還有,他對中國文化傳統的東西浸淫很深,我沒有,但我喜歡。

問:是因為張大春的關係嗎?

葉:是台灣這環境剛好有機會(張:亂講,你嫁給村上春樹,你只能看能劇!)村上不看能劇好嗎,他聽古典音樂,謝謝。

大春寫毛筆的時候會聽「江河水」;我家狗死了,他一邊放京戲,一邊哭!

張:我不只是因為哀傷,而是為了吵鄰居!他毒死我兩條狗,我把音響放得很大聲,一面放一面唱。有沒有哭?哎,難過嘛,他一個晚上毒死我兩條狗!

問:據說你們家是「男主內、女主外」?

葉:沒有啦,我們分工的性別角色沒有區分得很明顯。比如餵狗、餵魚是他,狗是他帶回來的;我只要餵小孩就可以了。

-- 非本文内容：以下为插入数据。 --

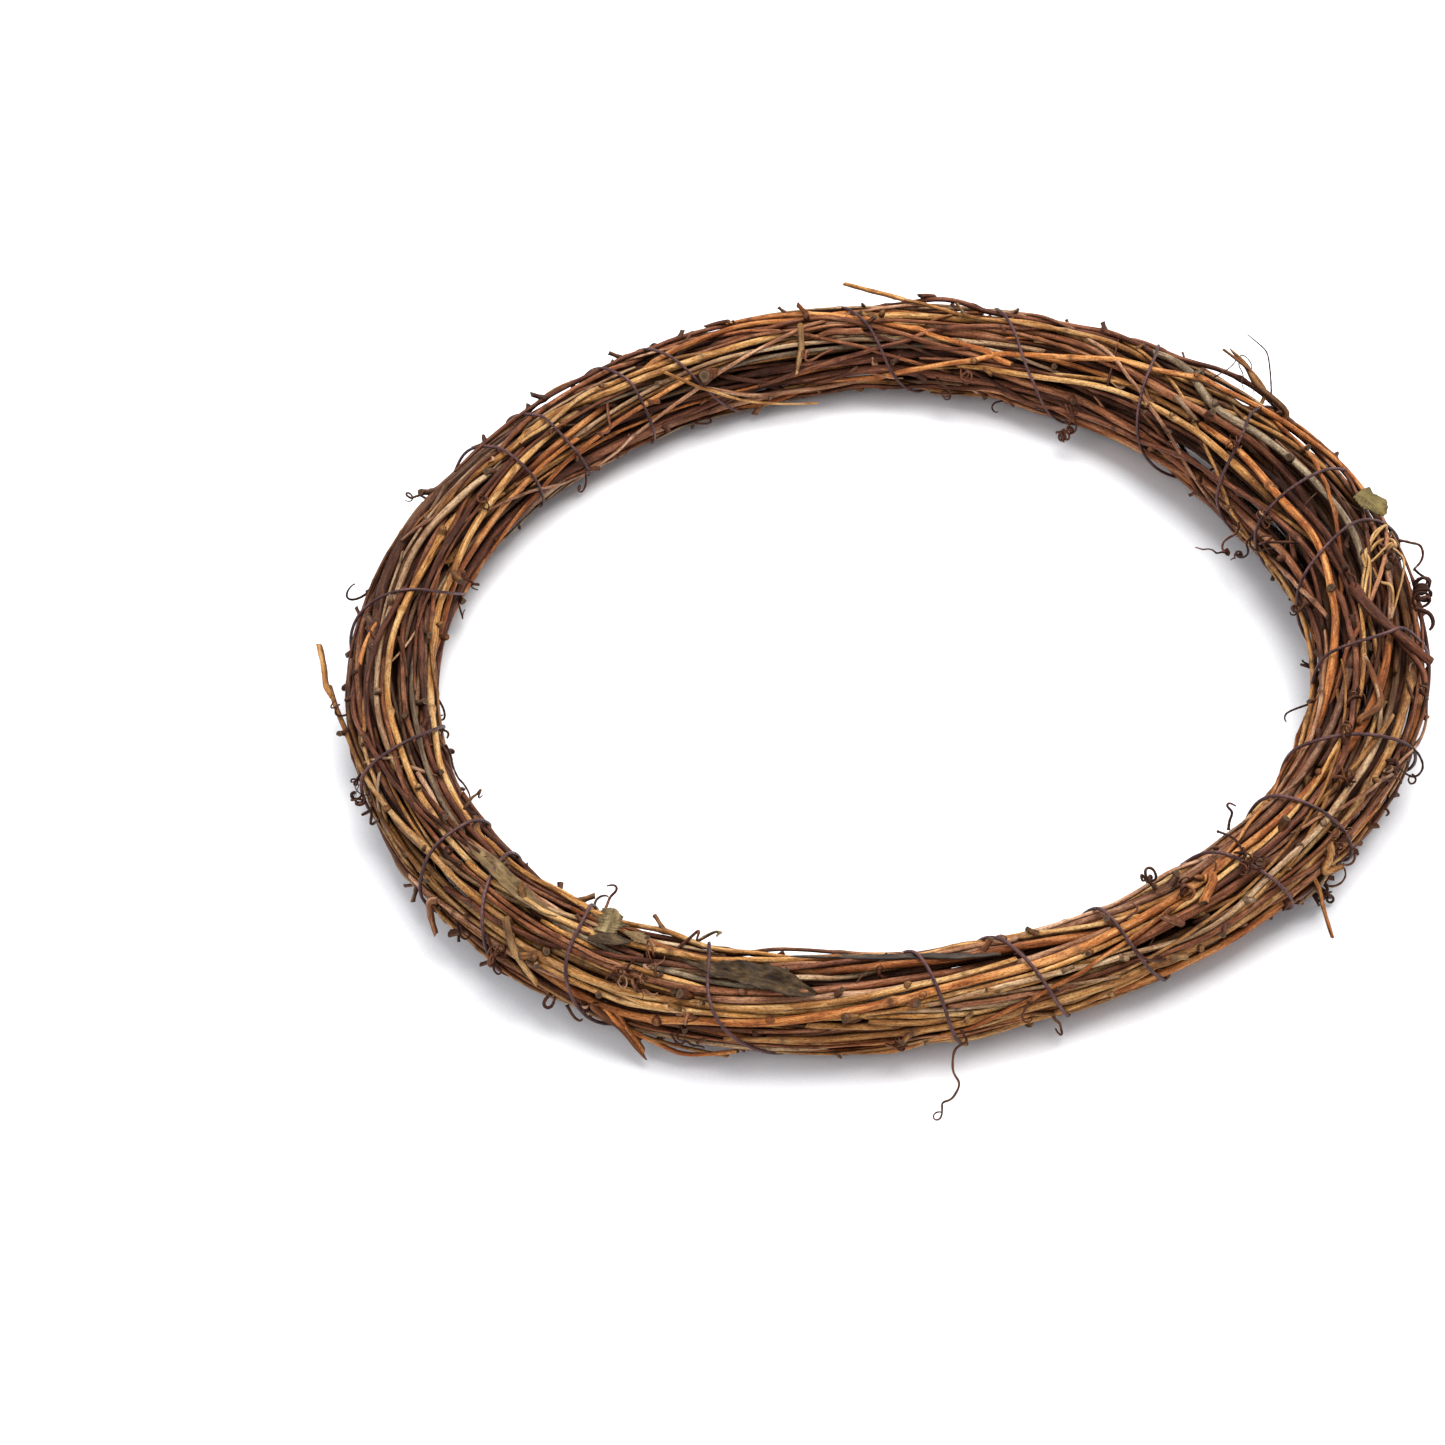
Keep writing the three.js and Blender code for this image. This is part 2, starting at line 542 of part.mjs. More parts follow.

張:垃圾都是我倒;我喜歡洗衣服、曬衣服,不喜歡收。收衣服,我有障礙。

葉:他在意浴缸會有一圈汙垢,會買清潔劑回來清。我在意馬桶,希望它看起像剛買回來一樣,會自己想辦法清。自己在意的事,不要叫別人做,否則夫妻會打起來。

側記》美瑤看老公 觀察另一種文化
訪問兩個以文字為生的人,不是容易的事。只問一個問題,他們會有言之不盡的答案,結構完整、旁徵博引,筆尖根本來不及趕上,只能寄望現代科技的錄音筆能捕捉住這對作者/編者夫妻對話的精髓。

以小說、多變風格與題材征服讀者的張大春,近年幾以廣播為「常業」,在部落格上寫古詩為樂,號召一批對舊詩傳統的愛好者。在時報出版任副總編輯的妻子葉美瑤並不著急,「他自有他等待的階段」。

訪談裡,葉美瑤幾乎是張大春的詮釋者,她的條理足以收服張大春;兩人幾度鬥嘴,包括為文學市場品味及日本作家村上春樹。

村上在台灣的文學市場是極有號召力的。身為眼光精準的編者,葉美瑤曾親訪村上,「啊,他看起來比我還年輕!」她認為八○年代讀村上時,會有種孤獨感,到了廿一世紀,閱讀村上卻成為全球化的一部分。張大春故意奚落村上是「往一流靠攏的二流作家,他的確是在進步」。

文壇頑童張大春擺明了不甩市場,他曾公開責備讀者:「讀者不是平白無故當的,他媽的他是消費者,花錢不見得就是大爺,他是要有文化準備的。」這幾年他寫舊詩、談識字,就是為了教養他的讀者。

張大春、葉美瑤,兩人多麼不同。

張大春是眷村長大、獨子、外省人;葉美瑤是本省人、家有三個小孩;張大春是中文系,葉美瑤是外文系。葉美瑤看張大春,常以「觀察另外一種文化」的心情;她說,透過他,中國文化變得可親。葉美瑤常扮演張大春觀看世界的一扇窗,讓他還能保持跟現實的接觸,不會成為「今之遺老」。

性格上,張大春仍是「頑童」,「因為他某個部分螺絲很鬆,想到什麼就說什麼,開玩笑沒有輕重、不看場合、不看對象,」葉美瑤說她得隨時阻止他在朋友面前講出不恰當的話來,卻還是喜歡他的直腸子,因為那是她做不到的境界。「他看我大概也會覺得:妳真圓融啊!因為他完全做不來這樣的事。人,大概都喜歡跟自己相反的特質吧。」 

雖然看法經常針鋒相對,但包容彼此。張大春寫舊詩,葉美瑤不會說:你怎麼寫這種東西呢?葉美瑤出暢銷書,張大春也不會說:妳怎麼出這種書呢?因為互補,一個編輯,一個作家,並不難相處。